Central Electric Power Cooperative, Santee Cooper’s largest customer, finalized contracts with the same developers for the remaining share of about 308 MW.

The 425 MW will be coming to South Carolina across five projects and represents an addition of roughly 40% of the state’s current installed solar capacity. Nashville-based Silicon Ranch will build, own, and operate two projects near Charleston in Georgetown County totaling 200 MW. The projects are named Lambert I and Lambert II and are expected to be operational in the fourth quarter of 2023.

Birdseye Renewable Energy, a developer based in Charlotte, North Carolina and subsidiary of Dominion Energy, is developing a 75 MW solar farm in Aiken County, named Chester White. Chester White is expected to be operational in the west-central part of the state in the fourth quarter of 2023.

Ecoplexus, a developer with offices in Durham, North Carolina, will build a 75 MW solar project in Williamsburg County, northeast of Charleston. That project will be named Hemingway and is expected to be operational in the second quarter of 2023.

The final project, a 75-MW solar farm near Summerville, in Dorchester County, will be developed by Johnson Development Associates, based in Spartanburg. The project, the only one of the group yet to be named, is expected to be operational in the fourth quarter of 2023.

Although Santee Cooper and Central have contracted separately for their share of each project, Santee Cooper will manage the projects as part of its combined power system. As the aggregator for the state’s individual electric cooperatives, Central represents about 72.5% of the system load.

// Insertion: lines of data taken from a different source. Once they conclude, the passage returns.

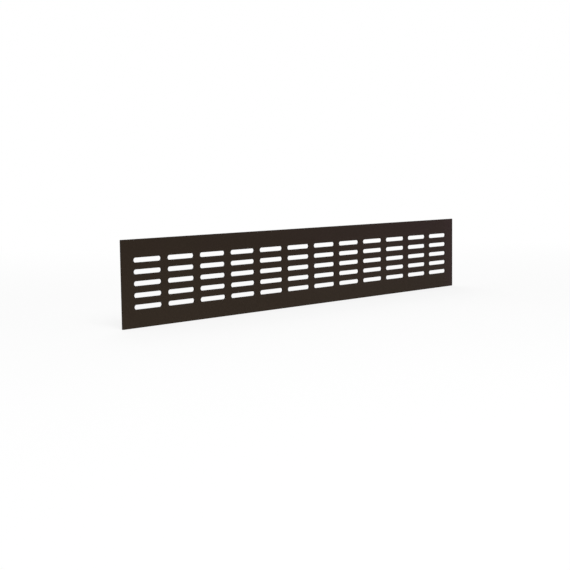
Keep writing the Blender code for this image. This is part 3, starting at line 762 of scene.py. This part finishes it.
def wires(name, loops):
    """A mesh of closed loops without faces, each in its own X and Y."""
    edges = []
    for loop in loops:
        first = len(edges)
        edges += [(first + i, first + (i + 1) % len(loop)) for i in range(len(loop))]
    return mesh_object(name, [(u, v, 0.0) for loop in loops for u, v in loop], edges)


def extruded(name, outline, thickness, placing):
    """A solid from a flat outline, with a thickness about its middle, placed by a matrix."""
    curve = bpy.data.curves.new(name, "CURVE")
    curve.dimensions = "2D"
    curve.fill_mode = "BOTH"
    curve.extrude = thickness / 2
    spline = curve.splines.new("POLY")
    spline.points.add(len(outline) - 1)
    for point, (u, v) in zip(spline.points, outline):
        point.co = (u, v, 0.0, 1.0)
    spline.use_cyclic_u = True
    source = place_in_scene(name, curve)
    mesh = evaluated_mesh(source)
    discard(source)
    weld(mesh)
    mesh.transform(placing)
    return place_in_scene(name, mesh)


def turned(name, profile, placing, steps=ROUND_STEPS):
    """A round solid about its own Z from its outer side, listed top to bottom as radius and height."""
    obj = mesh_object(name, [(radius, 0.0, height) for radius, height in profile],
                      [(i, i + 1) for i in range(len(profile) - 1)])
    screw = obj.modifiers.new("turn", "SCREW")
    screw.steps = screw.render_steps = steps
    screw.use_merge_vertices = True
    screw.merge_threshold = WELD
    settle(obj)
    weld(obj.data)
    obj.data.transform(placing)
    return obj


def combine(target, helper, operation):
    """Cuts a closed helper from a closed solid, or joins it on, and removes the helper."""
    modifier = target.modifiers.new(operation.lower(), "BOOLEAN")
    modifier.operation = operation
    modifier.solver = "MANIFOLD"
    modifier.object = helper
    settle(target)
    discard(helper)


def soften(obj, radius):
    """Rounds the edges of a solid."""
    bevel = obj.modifiers.new("soft_edges", "BEVEL")
    bevel.width = radius
    bevel.segments = 3
    bevel.limit_method = "ANGLE"
    bevel.angle_limit = EDGE_ANGLE
    return settle(obj)


def softened_copy(node, name, radius):
    """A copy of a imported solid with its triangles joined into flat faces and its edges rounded."""
    mesh = frame["nodes"][node].data.copy()
    mesh.materials.clear()
    with reworked(mesh) as work:
        bmesh.ops.remove_doubles(work, verts=work.verts, dist=WELD)
        bmesh.ops.dissolve_limit(work, angle_limit=FLAT_ANGLE, verts=work.verts, edges=work.edges)
    return soften(place_in_scene(name, mesh), radius)


def flat_regions(work):
    """Groups of faces that touch and lie in one plane, round each large face."""
    waiting = set(work.faces)
    for seed in work.faces:
        if seed not in waiting or seed.calc_area() < FLAT_AREA:
            continue
        waiting.discard(seed)
        region = [seed]
        for face in region:
            for other in [other for edge in face.edges for other in edge.link_faces]:
                if other in waiting and other.normal.angle(face.normal, 0) < FLAT_ANGLE:
                    waiting.discard(other)
                    region.append(other)
        yield region


def is_wide(region):
    """Whether a flat region is wider than an edge or a facet of a curve."""
    members = set(region)
    rim = {edge for face in region for edge in face.edges if not members.issuperset(edge.link_faces)}
    area = sum(face.calc_area() for face in region)
    return 2 * area > FLAT_WIDTH * sum(edge.calc_length() for edge in rim)


def frame_flats(mesh):
    """Gives the wide flat sides of a solid narrow borders, so that edge masks end there.

    Pointiness is one value for nearby points whose coordinates add up to the same, as on some diagonals,
    so each border also moves aside by a hair.
    """
    diagonal = Vector((1, 1, 1))
    with reworked(mesh) as work:
        work.normal_update()
        for flats in [region for region in flat_regions(work) if is_wide(region)]:
            facing = flats[0].normal.copy()
            aside = (diagonal - facing * facing.dot(diagonal)).normalized() * HAIR
            for border in range(BORDERS):
                bmesh.ops.inset_region(
                    work, faces=flats, thickness=BORDER_WIDTH, use_boundary=True, use_even_offset=False)
                for corner in {corner for face in flats for corner in face.verts}:
                    corner.co += aside


def present(obj, body, slot, *nodes):
    """Paints and shades a finished mesh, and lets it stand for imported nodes."""
    mesh = obj.data
    frame_flats(mesh)
    mesh.materials.clear()
    mesh.materials.append(finish(slot))
    mesh.polygons.foreach_set("material_index", [0] * len(mesh.polygons))
    mesh.shade_smooth()
    mesh.set_sharp_from_angle(angle=SHARP_ANGLE)
    obj.modifiers.new("even_normals", "WEIGHTED_NORMAL").keep_sharp = True
    settle(obj)
    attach(obj, body)
    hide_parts(*nodes)


def nodes_named(start):
    found = sorted(name for name in frame["nodes"] if name.startswith(start))
    if not found:
        raise RuntimeError(f"the packed model has no node that starts with {start}")
    return found


def seat(node):
    """The middle of a node's front side."""
    low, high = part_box(node)
    return Vector(((low.x + high.x) / 2, low.y, (low.z + high.z) / 2))


def towards_front(place):
    """Puts a turned shape at a place with its own Z towards the front."""
    return Matrix.Translation(place) @ SHEET_FRAME


def sink(target, start, profile):
    """Cuts a turned profile into a solid at the front of each node whose name starts so."""
    for node in nodes_named(start):
        combine(target, turned("cutter", profile, towards_front(seat(node))), "DIFFERENCE")


def perforated(name, loops, sizes, thickness, back, slot):
    """A slotted sheet with rounded edges, whose back stands at a depth."""
    pattern = settings().slots
    sheet = run_tree(
        wires(name, loops), build_perforated_sheet, columns=pattern.columns, rows=pattern.rows,
        column_pitch=pattern.column_pitch, row_pitch=pattern.row_pitch, slot_length=sizes.slot_length,
        slot_height=sizes.slot_height, arc_points=pattern.arc_points, thickness=thickness,
        material=finish(slot))
    soften(sheet, sizes.edge)
    sheet.data.transform(towards_front(Vector((0, back, 0))))
    return sheet


def set_fasteners(name, fastener, start, seed, body, slot):
    """Puts one fastener at the place of each node whose name starts so, as one mesh."""
    nodes = nodes_named(start)
    fasteners = run_tree(
        mesh_object(name, [seat(node) for node in nodes]), build_fastener_set, fastener=fastener,
        seed=seed, material=finish(slot))
    discard(fastener)
    present(fasteners, body, slot, *nodes)


# Operators

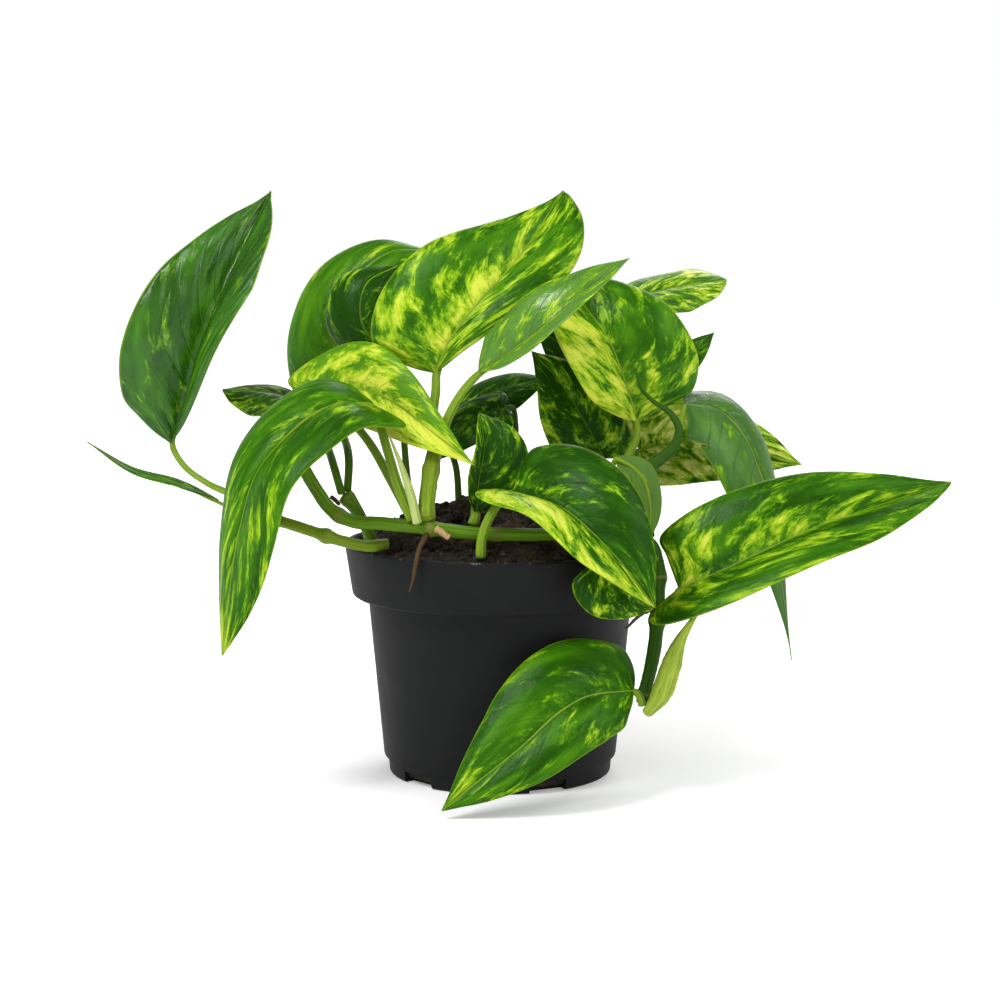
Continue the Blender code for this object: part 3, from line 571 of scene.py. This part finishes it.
def leaf_skin(name, look, under=False):
    """Waxy leaf surface, its veins sunk and its skin finely crinkled."""
    g = Graph(name)
    col, line, tone = leaf_colours(g, look, under)
    spot = g.node("ShaderNodeTexCoord").outputs["Object"]
    grain = g.noise(spot, 900.0, 2.0)
    crinkle = g.noise(spot, 210.0, 3.0, 0.5, 0.4)
    height = g.math("MULTIPLY_ADD", grain, 0.20, g.math("MULTIPLY", line, -0.9))
    height = g.math("MULTIPLY_ADD", crinkle, look["crinkle"], height)
    if look["pucker"]:
        _, side, _, vein = vein_lines(g)
        patch = g.vector(g.math("MULTIPLY", vein, 2 * VEINS), g.math("MULTIPLY", side, 4.0), 0.0)
        height = g.math("MULTIPLY_ADD", g.cells(patch, 1.0, "SMOOTH_F1"), -look["pucker"], height)
    g.bump(height, 0.45, 0.0006)
    low = 0.52 if under else look["rough"]
    g.set(Base_Color=col, Roughness=g.step(tone, 0.2, 0.8, low - 0.06, low + 0.10),
          Specular_IOR_Level=0.08 if under else look["gloss"])
    return g.mat


def stem_skin(name, dark, light, rough=0.42, knots=(), brown=0.0):
    """Waxy stalk colour, streaked lengthwise, darker and corky at its knots."""
    g = Graph(name)
    run, turn, _ = g.split(g.uv("blade"))
    spin = g.math("MULTIPLY", turn, 2 * np.pi)
    ring = g.vector(g.math("COSINE", spin), g.math("SINE", spin), g.math("MULTIPLY", run, 1.6))
    streak = g.noise(ring, 3.2, 4.0, 0.6)
    fine = g.noise(g.vector(g.math("MULTIPLY", g.math("COSINE", spin), 9.0),
                            g.math("MULTIPLY", g.math("SINE", spin), 9.0), run), 1.0, 2.0)
    share = g.math("MULTIPLY_ADD", fine, 0.35, g.math("MULTIPLY", streak, 0.8))
    col = g.mix(g.step(share, 0.325, 0.72), dark, light)
    for place, _ in knots:
        near = g.math("ABSOLUTE", g.math("SUBTRACT", run, place))
        wobble = g.math("MULTIPLY_ADD", fine, 0.012, near)
        col = g.mix(g.math("MULTIPLY", g.step(wobble, 0.020, 0.008), 0.6), col, KNOT_BROWN)
    if brown:
        col = g.mix(g.math("MULTIPLY", g.step(fine, 0.5, 0.75), brown), col, ROOT_DARK)
    grain = g.noise(g.node("ShaderNodeTexCoord").outputs["Object"], 700.0, 3.0)
    g.bump(g.math("MULTIPLY_ADD", fine, 1.0, g.math("MULTIPLY", grain, 0.4)), 0.35, 0.0005)
    g.set(Base_Color=col, Roughness=g.step(grain, 0.2, 0.8, rough - 0.08, rough + 0.10),
          Specular_IOR_Level=0.11)
    return g.mat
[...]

This group of solar projects represents the first of three phases Santee Cooper is undertaking to ensure a greener mix in its generation portfolio. The two remaining phases, approximately 500 MW each, are scheduled for later in the 2020s and early 2030s.

The additions should also help Santee Cooper to improve its position as a solar player in the Southeast U.S. The newest edition of the Southern Alliance for Clean Energy’s Solar In the Southeast report has Santee Cooper near the bottom of all the region’s major utilities in terms of installed watts of solar capacity per electricity customer. The report’s four-year outlook predicted some improvement for the utility, boosting its watts-per-customer ratio from 83 in 2020 to an anticipated 644 in 2024.